- Aim: Copy out all lines that hold "origin".

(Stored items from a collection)
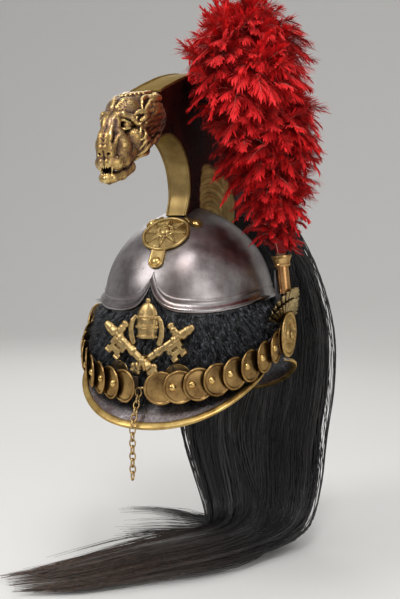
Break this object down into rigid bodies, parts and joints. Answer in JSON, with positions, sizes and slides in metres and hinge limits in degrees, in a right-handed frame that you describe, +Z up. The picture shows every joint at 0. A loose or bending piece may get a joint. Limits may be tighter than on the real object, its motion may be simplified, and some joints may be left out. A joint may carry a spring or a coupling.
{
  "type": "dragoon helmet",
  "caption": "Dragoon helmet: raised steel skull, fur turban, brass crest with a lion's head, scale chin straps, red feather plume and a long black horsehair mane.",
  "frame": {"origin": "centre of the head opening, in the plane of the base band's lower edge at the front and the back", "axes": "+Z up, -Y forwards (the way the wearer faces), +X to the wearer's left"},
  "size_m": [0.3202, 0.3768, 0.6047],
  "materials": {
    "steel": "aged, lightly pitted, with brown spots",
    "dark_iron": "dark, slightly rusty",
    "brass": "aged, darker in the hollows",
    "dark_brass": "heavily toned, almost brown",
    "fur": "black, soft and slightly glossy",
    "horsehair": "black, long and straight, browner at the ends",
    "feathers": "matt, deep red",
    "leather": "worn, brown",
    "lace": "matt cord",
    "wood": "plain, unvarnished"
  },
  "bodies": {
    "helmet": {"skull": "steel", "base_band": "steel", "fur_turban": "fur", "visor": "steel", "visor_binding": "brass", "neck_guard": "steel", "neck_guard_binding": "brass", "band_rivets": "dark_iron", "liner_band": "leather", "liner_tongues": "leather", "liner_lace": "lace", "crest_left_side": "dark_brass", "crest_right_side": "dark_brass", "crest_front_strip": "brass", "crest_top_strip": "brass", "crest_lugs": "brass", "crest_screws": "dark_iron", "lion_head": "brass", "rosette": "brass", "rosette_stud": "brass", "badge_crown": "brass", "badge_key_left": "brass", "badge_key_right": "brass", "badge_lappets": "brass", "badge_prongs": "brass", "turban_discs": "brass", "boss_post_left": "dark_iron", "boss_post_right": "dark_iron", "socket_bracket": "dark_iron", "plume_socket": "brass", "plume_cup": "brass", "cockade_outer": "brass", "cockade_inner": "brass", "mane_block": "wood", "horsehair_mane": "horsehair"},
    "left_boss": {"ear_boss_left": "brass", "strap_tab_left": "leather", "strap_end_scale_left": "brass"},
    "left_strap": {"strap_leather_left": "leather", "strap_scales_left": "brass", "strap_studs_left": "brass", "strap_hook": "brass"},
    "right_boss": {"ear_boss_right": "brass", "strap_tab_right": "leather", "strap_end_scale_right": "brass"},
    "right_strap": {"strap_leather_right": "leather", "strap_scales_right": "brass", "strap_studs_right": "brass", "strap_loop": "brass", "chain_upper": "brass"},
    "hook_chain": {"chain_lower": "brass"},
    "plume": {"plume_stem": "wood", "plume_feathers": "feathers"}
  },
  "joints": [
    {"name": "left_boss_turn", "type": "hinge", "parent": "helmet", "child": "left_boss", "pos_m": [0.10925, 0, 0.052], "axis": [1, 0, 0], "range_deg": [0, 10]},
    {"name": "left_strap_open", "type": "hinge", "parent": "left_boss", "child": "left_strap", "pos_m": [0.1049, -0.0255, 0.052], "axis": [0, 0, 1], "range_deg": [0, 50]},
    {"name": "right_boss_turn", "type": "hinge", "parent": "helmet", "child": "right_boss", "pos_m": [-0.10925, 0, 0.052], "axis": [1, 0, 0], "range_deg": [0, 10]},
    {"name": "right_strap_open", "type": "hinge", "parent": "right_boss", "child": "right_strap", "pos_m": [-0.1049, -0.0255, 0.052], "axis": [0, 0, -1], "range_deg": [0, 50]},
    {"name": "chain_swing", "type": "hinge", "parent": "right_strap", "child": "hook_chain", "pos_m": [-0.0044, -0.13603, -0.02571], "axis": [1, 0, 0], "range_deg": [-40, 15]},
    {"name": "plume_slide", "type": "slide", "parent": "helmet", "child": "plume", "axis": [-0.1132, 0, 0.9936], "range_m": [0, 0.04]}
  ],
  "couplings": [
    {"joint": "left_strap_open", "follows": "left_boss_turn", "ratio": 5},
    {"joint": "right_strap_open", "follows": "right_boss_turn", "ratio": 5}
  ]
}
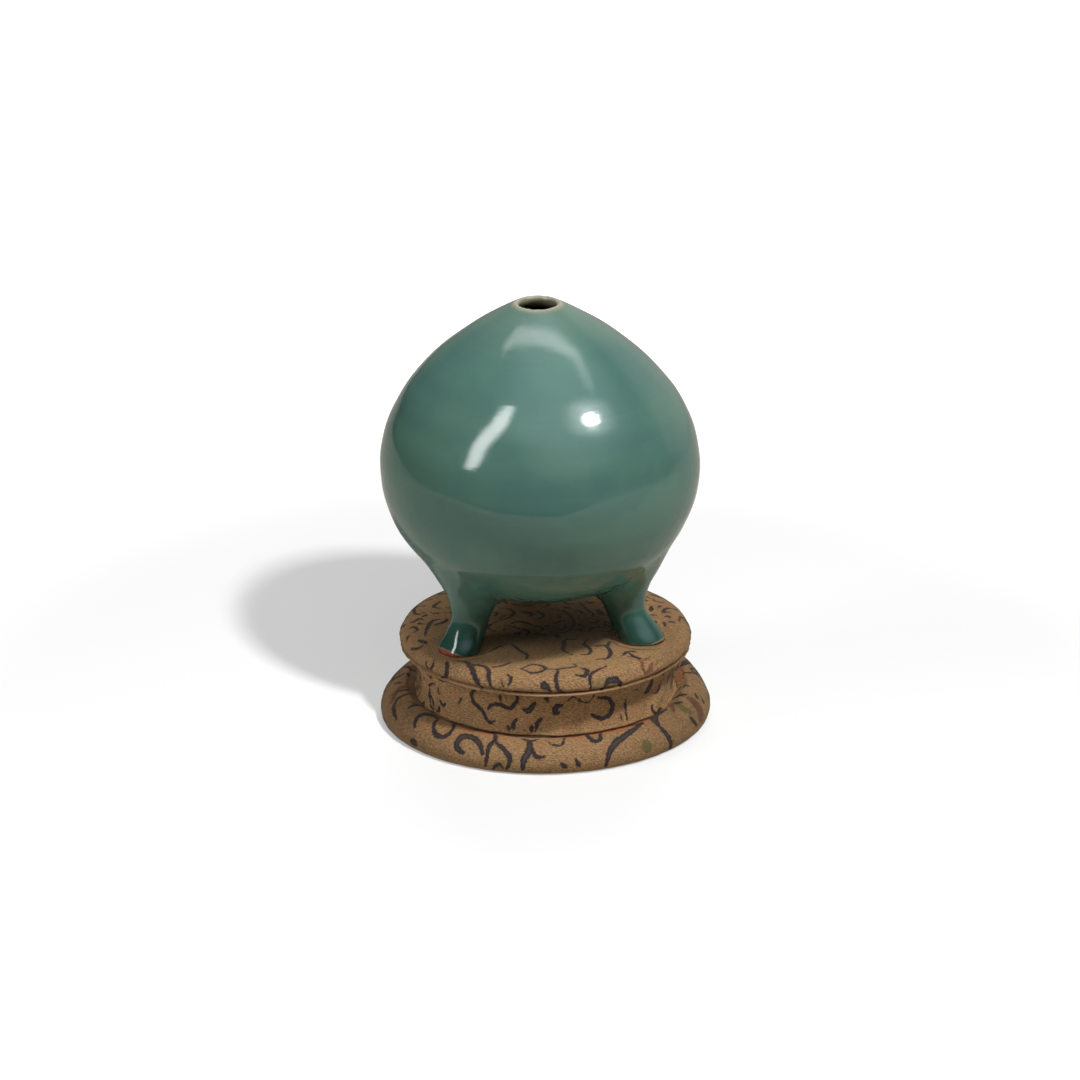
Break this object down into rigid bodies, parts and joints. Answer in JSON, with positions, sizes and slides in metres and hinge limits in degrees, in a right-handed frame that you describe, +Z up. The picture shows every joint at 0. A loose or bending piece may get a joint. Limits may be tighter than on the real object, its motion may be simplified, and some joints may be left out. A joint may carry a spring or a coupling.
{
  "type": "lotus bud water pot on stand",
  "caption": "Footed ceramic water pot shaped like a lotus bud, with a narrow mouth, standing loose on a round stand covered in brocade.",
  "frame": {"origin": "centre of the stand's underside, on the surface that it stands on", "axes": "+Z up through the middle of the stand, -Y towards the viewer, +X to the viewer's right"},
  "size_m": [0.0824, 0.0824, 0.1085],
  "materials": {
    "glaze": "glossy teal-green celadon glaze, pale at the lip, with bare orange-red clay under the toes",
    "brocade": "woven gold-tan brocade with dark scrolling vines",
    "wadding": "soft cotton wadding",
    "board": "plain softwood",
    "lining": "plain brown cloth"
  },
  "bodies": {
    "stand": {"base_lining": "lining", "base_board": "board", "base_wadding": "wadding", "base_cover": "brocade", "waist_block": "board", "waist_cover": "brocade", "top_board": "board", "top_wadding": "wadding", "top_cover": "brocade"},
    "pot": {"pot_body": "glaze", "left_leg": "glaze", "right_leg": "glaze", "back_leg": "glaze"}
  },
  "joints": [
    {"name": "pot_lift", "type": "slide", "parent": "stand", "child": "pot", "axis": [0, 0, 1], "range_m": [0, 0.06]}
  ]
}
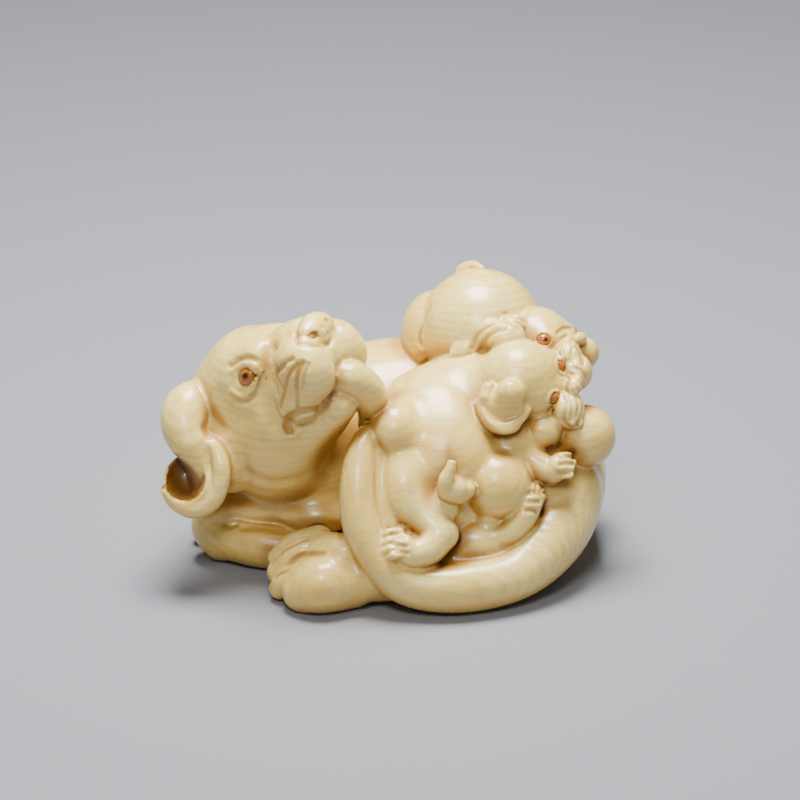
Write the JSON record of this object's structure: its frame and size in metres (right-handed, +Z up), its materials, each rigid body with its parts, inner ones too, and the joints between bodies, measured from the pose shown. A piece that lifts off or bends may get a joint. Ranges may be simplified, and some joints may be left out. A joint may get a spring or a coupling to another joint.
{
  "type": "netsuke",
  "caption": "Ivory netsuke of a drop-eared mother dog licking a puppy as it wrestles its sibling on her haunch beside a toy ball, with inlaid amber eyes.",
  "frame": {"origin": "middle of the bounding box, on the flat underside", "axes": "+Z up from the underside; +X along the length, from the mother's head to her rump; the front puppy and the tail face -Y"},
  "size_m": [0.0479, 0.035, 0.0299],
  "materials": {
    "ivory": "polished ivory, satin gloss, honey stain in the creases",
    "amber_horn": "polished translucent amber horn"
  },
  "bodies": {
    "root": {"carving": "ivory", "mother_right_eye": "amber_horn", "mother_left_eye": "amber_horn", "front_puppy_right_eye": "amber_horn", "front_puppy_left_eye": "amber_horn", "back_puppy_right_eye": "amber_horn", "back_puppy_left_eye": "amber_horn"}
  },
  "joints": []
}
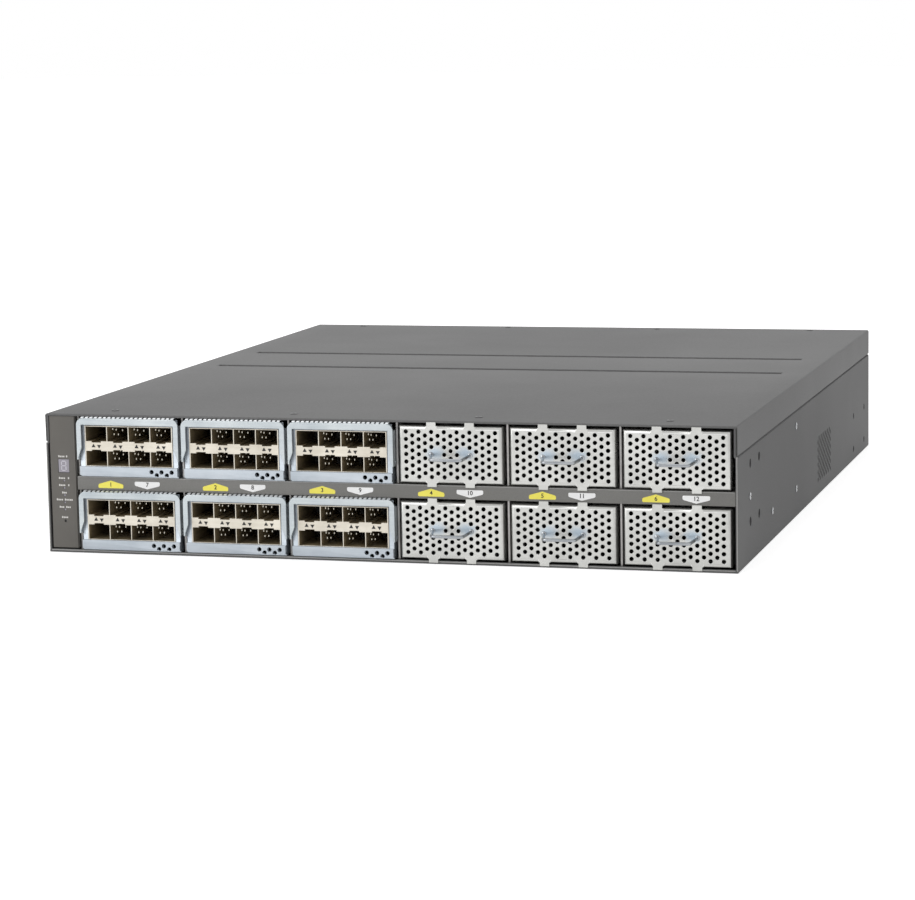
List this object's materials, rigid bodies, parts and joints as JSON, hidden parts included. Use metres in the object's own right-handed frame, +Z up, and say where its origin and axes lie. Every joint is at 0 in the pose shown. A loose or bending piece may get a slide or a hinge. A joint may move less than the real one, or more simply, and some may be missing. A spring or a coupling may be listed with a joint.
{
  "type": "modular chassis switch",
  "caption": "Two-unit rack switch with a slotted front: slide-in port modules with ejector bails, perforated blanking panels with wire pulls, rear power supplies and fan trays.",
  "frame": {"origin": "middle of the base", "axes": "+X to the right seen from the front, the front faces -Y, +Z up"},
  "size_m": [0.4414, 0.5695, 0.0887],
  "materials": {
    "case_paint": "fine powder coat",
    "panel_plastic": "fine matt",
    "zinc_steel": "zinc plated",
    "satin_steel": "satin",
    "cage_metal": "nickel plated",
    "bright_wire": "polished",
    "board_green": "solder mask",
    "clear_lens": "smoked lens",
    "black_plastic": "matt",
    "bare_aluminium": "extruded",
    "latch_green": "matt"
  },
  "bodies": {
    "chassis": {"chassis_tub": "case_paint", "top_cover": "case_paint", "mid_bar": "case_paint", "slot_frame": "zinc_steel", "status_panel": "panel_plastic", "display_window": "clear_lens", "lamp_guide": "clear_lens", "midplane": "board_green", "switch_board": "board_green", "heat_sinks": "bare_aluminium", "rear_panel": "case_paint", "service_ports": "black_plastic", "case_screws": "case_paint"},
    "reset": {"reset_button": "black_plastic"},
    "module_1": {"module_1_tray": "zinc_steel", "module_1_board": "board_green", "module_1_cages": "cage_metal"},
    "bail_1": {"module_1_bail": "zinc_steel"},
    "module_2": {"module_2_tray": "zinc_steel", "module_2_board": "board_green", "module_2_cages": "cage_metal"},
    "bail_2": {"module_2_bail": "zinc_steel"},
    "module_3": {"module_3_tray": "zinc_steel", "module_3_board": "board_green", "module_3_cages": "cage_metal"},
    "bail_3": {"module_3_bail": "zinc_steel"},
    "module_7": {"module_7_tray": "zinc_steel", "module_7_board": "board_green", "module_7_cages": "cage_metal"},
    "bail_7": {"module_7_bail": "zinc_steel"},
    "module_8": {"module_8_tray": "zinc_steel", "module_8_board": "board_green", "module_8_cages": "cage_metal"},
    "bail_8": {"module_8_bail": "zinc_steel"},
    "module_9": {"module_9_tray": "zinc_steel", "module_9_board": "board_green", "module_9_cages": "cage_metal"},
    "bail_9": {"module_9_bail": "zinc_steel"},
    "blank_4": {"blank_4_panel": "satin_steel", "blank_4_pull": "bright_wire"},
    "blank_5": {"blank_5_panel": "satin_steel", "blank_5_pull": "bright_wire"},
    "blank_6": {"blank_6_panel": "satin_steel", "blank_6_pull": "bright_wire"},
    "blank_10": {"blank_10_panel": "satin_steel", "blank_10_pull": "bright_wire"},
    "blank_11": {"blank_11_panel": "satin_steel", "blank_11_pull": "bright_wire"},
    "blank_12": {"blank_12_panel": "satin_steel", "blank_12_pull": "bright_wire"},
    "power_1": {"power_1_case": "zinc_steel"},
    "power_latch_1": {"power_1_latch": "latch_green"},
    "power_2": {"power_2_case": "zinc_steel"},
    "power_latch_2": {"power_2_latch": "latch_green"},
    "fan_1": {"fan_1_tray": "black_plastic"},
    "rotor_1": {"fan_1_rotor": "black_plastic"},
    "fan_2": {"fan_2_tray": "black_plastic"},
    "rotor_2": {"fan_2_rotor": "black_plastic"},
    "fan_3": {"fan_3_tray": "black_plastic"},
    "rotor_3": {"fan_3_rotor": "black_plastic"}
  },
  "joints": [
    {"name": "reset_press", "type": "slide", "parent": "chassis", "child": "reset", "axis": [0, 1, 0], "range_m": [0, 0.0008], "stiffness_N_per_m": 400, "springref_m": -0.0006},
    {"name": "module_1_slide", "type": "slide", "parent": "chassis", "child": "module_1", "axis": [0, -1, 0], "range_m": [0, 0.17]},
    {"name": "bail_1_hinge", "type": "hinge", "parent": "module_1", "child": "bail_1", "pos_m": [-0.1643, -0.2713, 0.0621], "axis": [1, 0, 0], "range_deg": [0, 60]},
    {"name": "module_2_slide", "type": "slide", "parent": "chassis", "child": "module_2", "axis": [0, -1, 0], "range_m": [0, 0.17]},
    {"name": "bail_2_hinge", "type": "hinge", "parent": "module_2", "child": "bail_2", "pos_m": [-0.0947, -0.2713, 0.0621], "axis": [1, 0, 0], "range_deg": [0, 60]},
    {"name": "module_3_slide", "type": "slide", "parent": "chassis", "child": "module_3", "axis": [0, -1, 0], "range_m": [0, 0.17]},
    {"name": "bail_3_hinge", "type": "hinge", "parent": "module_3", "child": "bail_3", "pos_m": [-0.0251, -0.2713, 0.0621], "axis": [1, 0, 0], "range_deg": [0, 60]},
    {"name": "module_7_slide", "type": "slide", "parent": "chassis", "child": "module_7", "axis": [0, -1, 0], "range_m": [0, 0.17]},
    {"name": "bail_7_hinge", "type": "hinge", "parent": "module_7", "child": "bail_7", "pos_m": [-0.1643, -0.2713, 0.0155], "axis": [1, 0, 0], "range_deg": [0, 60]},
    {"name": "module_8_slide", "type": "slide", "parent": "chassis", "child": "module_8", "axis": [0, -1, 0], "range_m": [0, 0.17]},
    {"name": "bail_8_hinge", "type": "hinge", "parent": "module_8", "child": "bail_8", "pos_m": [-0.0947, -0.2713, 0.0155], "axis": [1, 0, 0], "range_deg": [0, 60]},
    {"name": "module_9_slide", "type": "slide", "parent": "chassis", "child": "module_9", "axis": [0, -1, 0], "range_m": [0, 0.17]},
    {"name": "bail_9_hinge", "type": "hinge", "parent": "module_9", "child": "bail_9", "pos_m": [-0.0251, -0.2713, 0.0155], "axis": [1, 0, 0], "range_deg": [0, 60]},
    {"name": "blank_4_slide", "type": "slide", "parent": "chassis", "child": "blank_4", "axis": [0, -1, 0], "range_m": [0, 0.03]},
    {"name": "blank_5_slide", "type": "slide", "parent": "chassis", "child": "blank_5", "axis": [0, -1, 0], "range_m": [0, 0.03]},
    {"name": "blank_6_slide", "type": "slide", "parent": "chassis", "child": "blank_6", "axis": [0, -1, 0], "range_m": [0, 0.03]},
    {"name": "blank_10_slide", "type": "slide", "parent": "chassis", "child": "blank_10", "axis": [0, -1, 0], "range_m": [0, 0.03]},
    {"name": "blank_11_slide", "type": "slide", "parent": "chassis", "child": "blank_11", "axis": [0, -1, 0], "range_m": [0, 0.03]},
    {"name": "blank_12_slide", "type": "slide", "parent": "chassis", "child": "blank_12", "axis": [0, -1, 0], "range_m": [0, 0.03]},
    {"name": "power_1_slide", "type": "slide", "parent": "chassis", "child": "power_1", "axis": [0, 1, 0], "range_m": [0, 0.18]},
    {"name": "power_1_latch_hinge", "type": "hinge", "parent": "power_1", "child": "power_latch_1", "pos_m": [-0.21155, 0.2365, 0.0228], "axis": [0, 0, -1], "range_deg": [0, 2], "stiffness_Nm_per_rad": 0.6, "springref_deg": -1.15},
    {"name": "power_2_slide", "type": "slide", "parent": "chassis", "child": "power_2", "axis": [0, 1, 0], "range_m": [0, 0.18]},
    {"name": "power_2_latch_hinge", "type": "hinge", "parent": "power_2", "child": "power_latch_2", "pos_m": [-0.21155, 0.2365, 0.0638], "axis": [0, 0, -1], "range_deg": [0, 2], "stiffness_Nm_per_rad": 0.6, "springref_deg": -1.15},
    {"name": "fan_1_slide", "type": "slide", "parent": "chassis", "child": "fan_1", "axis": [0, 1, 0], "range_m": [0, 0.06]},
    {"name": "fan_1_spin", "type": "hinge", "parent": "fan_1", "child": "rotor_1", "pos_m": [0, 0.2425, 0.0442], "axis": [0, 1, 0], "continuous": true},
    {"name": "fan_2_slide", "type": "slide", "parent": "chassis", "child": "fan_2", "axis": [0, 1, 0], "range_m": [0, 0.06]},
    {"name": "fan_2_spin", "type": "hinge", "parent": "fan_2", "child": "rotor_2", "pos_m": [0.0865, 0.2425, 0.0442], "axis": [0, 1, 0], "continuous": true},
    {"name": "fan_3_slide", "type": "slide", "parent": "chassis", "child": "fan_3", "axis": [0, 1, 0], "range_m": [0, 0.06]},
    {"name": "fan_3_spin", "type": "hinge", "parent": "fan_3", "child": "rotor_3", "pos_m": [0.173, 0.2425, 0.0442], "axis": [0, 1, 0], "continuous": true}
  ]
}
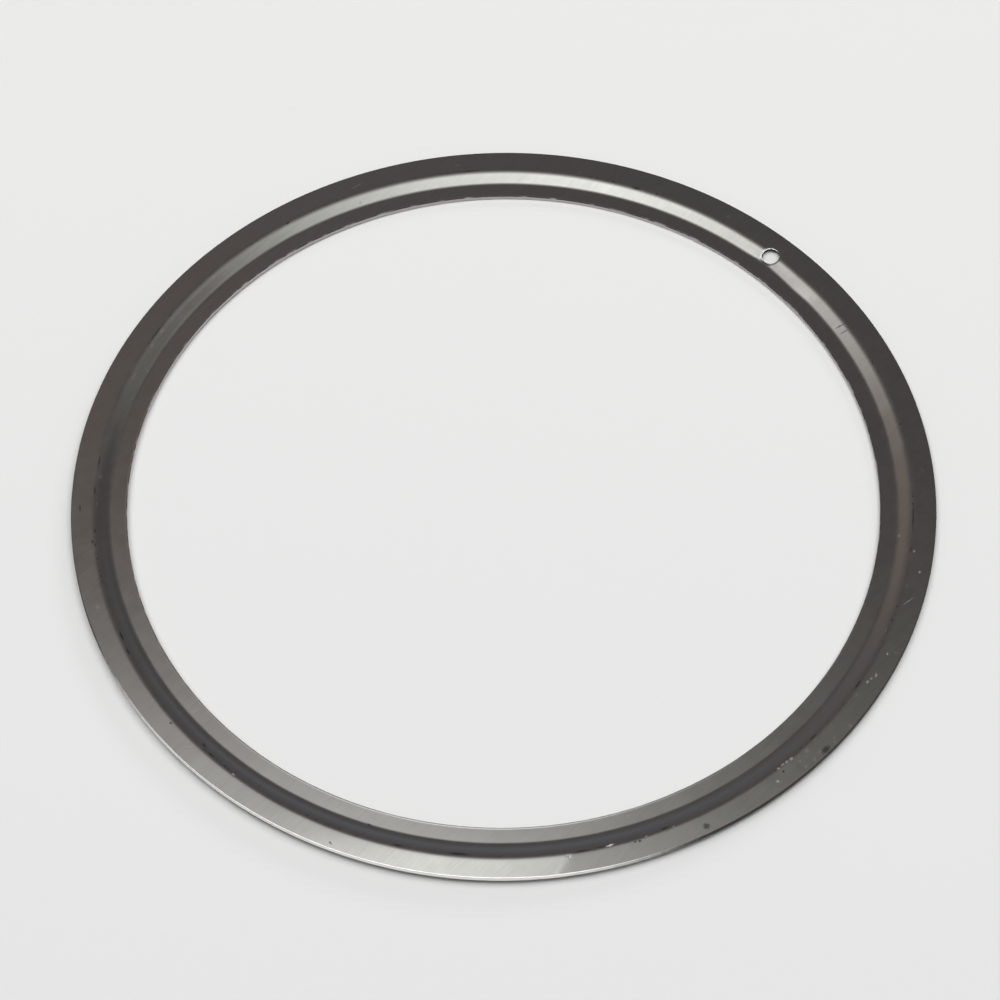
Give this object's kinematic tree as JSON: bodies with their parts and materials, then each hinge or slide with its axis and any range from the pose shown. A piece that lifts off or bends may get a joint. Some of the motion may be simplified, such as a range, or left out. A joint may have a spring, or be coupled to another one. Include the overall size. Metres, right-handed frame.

- Output for this task:
  "frame": {"origin": "centre of the head opening, in the plane of the base band's lower edge at the front and the back", "axes": "+Z up, -Y forwards (the way the wearer faces), +X to the wearer's left"},
  "frame": {"origin": "centre of the stand's underside, on the surface that it stands on", "axes": "+Z up through the middle of the stand, -Y towards the viewer, +X to the viewer's right"},
  "frame": {"origin": "middle of the bounding box, on the flat underside", "axes": "+Z up from the underside; +X along the length, from the mother's head to her rump; the front puppy and the tail face -Y"},
List this object's materials, rigid bodies, parts and joints as JSON, hidden parts included. Use metres in the object's own right-handed frame, +Z up, and say where its origin and axes lie. Every joint is at 0 in the pose shown. A loose or bending piece may get a slide or a hinge. A joint may move less than the real one, or more simply, and some may be missing. A spring or a coupling may be listed with a joint.
  "frame": {"origin": "middle of the base", "axes": "+X to the right seen from the front, the front faces -Y, +Z up"},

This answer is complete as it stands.